Respect and Distance – Médecins Sans Frontières and the Military. By Ulrike von Pilar, Birthe Redepenning
In short by Cornelius Sturm
The exploitation of humanitarian aid by Western foreign and security policy makes it more difficult for independent aid organizations to do their work. In the face of “humanitarian interventions” and “integrated missions” combining military and civilian activities, impartial medical helpers increasingly encounter mistrust and violence. To counteract these developments, Ulrike von Pilar and Birthe Redepenning from Ärzte ohne Grenzen (Médecins Sans Frontières/Doctors Without Borders, MSF) call for clear boundaries to be drawn between government, the military, and aid organizations.

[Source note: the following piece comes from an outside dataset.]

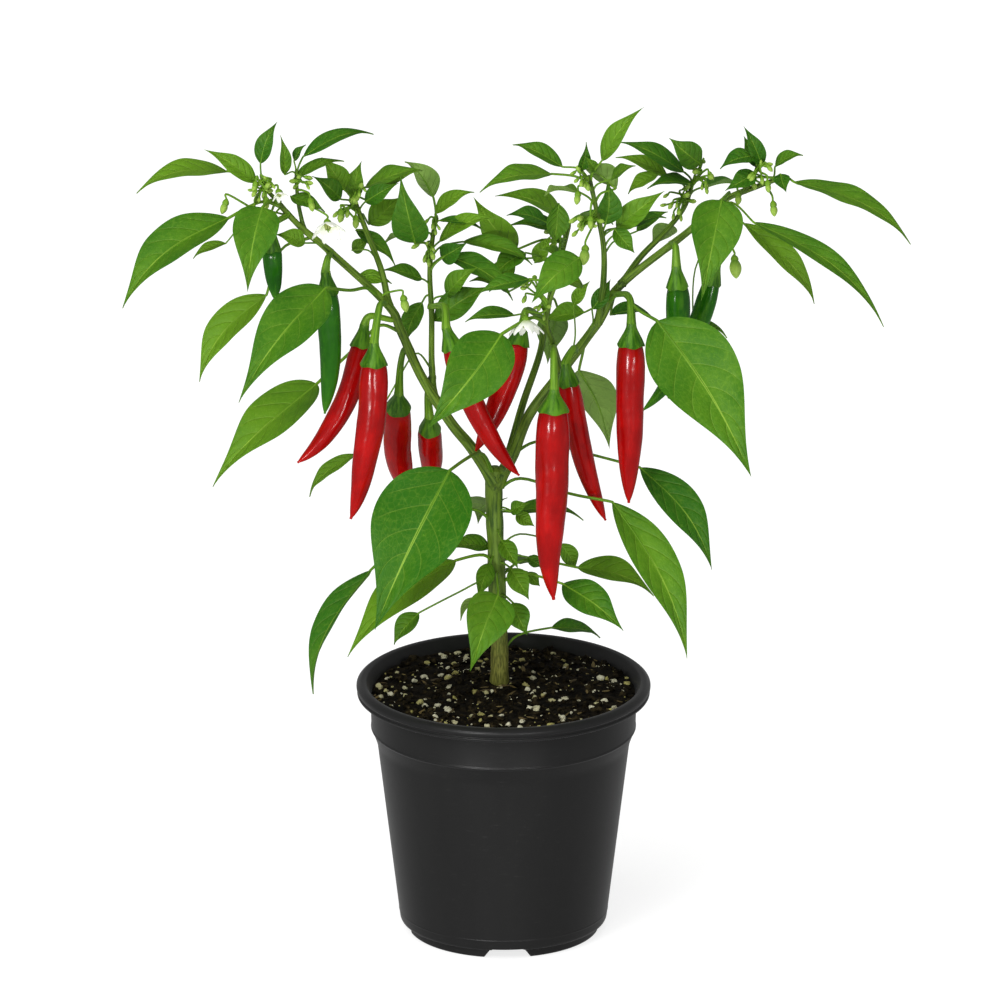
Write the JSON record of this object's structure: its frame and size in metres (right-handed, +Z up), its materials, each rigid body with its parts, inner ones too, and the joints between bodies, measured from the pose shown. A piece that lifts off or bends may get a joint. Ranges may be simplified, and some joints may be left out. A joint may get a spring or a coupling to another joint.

Ever since the end of the Cold War, armed forces and civilian helpers have often operated in parallel in the same conflict area. In the course of the “War on Terror” since 9/11, humanitarian aid has become a means of rewarding politically desirable behavior. At the same time, providing assistance to groups labeled as "terrorist" has been criminalized under national law and by the UN. “The consequences for the perceived neutrality and independence of aid,” Pilar and Redepenning write, “have been dramatic.” This drama is particularly evident in Afghanistan which, currently, is “the most dangerous place in the world” for helpers.
For Pilar and Redepenning, there is only one way out. Governments and international organizations need to intensify their efforts to respect the principles of humanitarian assistance such as humanitarianism, impartiality, independence and neutrality, as well as the autonomy of aid organizations. It is not the task of aid organizations "to support any particular ideology or world view; it is merely to save lives and alleviate suffering”.